** BEGIN Recorded information **
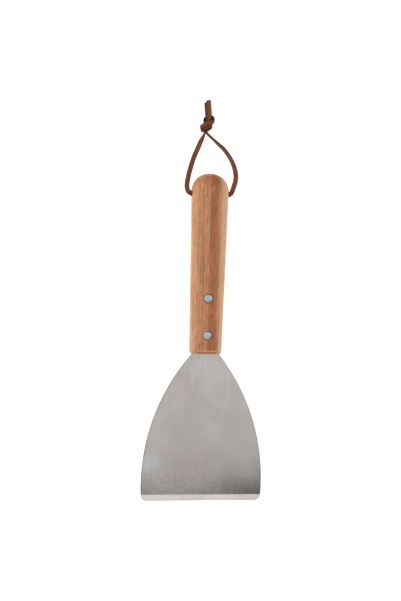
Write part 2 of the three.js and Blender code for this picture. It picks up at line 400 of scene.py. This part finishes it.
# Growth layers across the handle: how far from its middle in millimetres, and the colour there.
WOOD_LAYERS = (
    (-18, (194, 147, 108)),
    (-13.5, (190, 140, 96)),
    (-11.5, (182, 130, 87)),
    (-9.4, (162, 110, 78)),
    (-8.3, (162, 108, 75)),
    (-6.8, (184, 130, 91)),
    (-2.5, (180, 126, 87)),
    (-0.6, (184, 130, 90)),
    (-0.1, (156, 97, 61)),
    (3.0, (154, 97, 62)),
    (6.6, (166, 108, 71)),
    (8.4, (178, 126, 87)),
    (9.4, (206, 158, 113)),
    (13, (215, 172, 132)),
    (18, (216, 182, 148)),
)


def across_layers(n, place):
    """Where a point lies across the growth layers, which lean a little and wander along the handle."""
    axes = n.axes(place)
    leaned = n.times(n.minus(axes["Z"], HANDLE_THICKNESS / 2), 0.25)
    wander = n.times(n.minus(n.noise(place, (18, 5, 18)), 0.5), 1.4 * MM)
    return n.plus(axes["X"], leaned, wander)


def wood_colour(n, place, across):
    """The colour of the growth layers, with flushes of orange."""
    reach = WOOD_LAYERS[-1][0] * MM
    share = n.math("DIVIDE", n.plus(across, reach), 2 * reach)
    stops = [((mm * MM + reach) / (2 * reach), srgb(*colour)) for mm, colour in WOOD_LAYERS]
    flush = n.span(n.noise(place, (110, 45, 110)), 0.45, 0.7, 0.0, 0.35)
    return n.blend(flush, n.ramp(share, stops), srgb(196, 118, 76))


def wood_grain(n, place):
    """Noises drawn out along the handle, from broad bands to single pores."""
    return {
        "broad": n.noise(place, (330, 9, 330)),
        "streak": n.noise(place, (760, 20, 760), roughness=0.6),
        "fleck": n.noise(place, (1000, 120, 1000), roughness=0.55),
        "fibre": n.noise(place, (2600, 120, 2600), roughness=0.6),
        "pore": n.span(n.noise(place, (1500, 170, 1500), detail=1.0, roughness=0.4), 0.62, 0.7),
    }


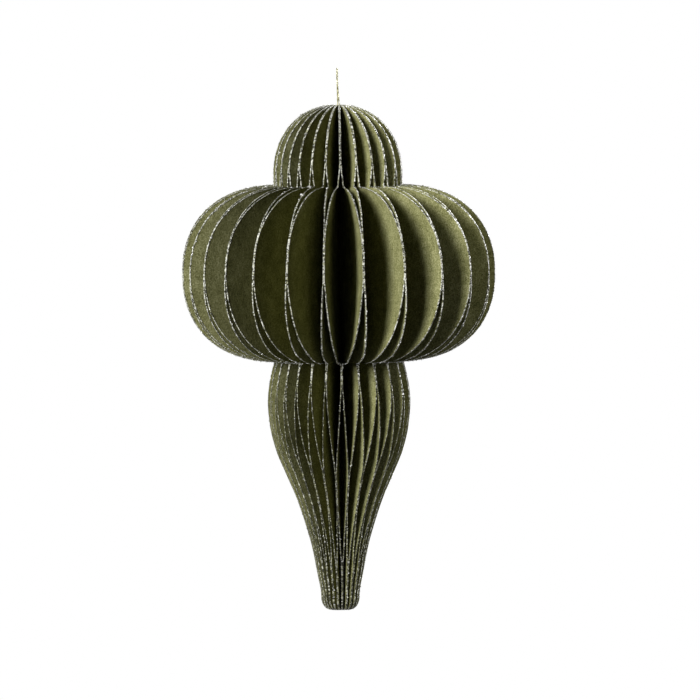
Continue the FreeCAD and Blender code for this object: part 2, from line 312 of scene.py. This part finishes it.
** END Recorded information **
What to produce - Give back the whole listing exactly as it reads.

Reply to the exercise -
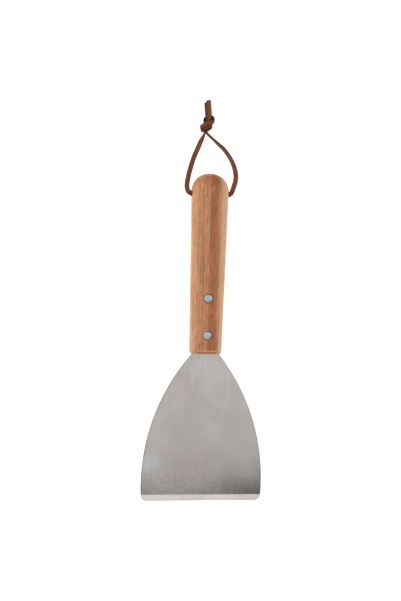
Write part 2 of the three.js and Blender code for this picture. It picks up at line 400 of scene.py. This part finishes it.
# Growth layers across the handle: how far from its middle in millimetres, and the colour there.
WOOD_LAYERS = (
    (-18, (194, 147, 108)),
    (-13.5, (190, 140, 96)),
    (-11.5, (182, 130, 87)),
    (-9.4, (162, 110, 78)),
    (-8.3, (162, 108, 75)),
    (-6.8, (184, 130, 91)),
    (-2.5, (180, 126, 87)),
    (-0.6, (184, 130, 90)),
    (-0.1, (156, 97, 61)),
    (3.0, (154, 97, 62)),
    (6.6, (166, 108, 71)),
    (8.4, (178, 126, 87)),
    (9.4, (206, 158, 113)),
    (13, (215, 172, 132)),
    (18, (216, 182, 148)),
)


def across_layers(n, place):
    """Where a point lies across the growth layers, which lean a little and wander along the handle."""
    axes = n.axes(place)
    leaned = n.times(n.minus(axes["Z"], HANDLE_THICKNESS / 2), 0.25)
    wander = n.times(n.minus(n.noise(place, (18, 5, 18)), 0.5), 1.4 * MM)
    return n.plus(axes["X"], leaned, wander)


def wood_colour(n, place, across):
    """The colour of the growth layers, with flushes of orange."""
    reach = WOOD_LAYERS[-1][0] * MM
    share = n.math("DIVIDE", n.plus(across, reach), 2 * reach)
    stops = [((mm * MM + reach) / (2 * reach), srgb(*colour)) for mm, colour in WOOD_LAYERS]
    flush = n.span(n.noise(place, (110, 45, 110)), 0.45, 0.7, 0.0, 0.35)
    return n.blend(flush, n.ramp(share, stops), srgb(196, 118, 76))


def wood_grain(n, place):
    """Noises drawn out along the handle, from broad bands to single pores."""
    return {
        "broad": n.noise(place, (330, 9, 330)),
        "streak": n.noise(place, (760, 20, 760), roughness=0.6),
        "fleck": n.noise(place, (1000, 120, 1000), roughness=0.55),
        "fibre": n.noise(place, (2600, 120, 2600), roughness=0.6),
        "pore": n.span(n.noise(place, (1500, 170, 1500), detail=1.0, roughness=0.4), 0.62, 0.7),
    }


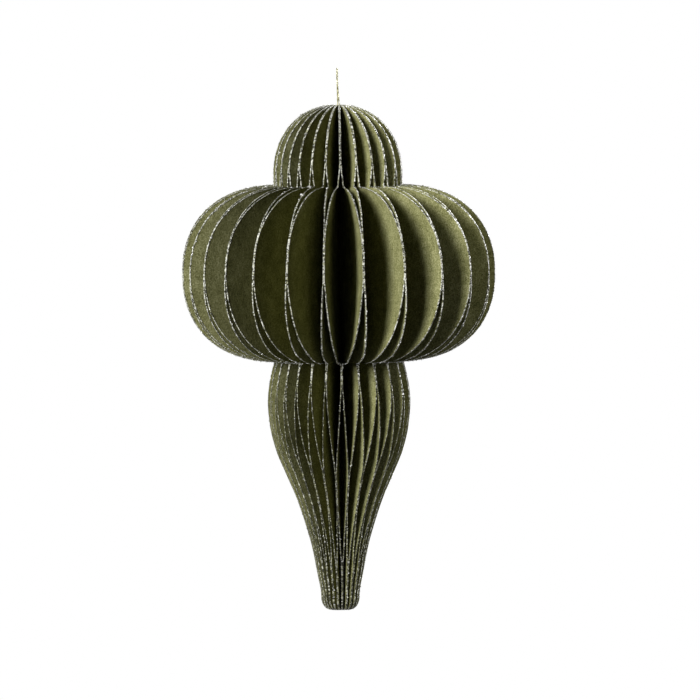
Continue the FreeCAD and Blender code for this object: part 2, from line 312 of scene.py. This part finishes it.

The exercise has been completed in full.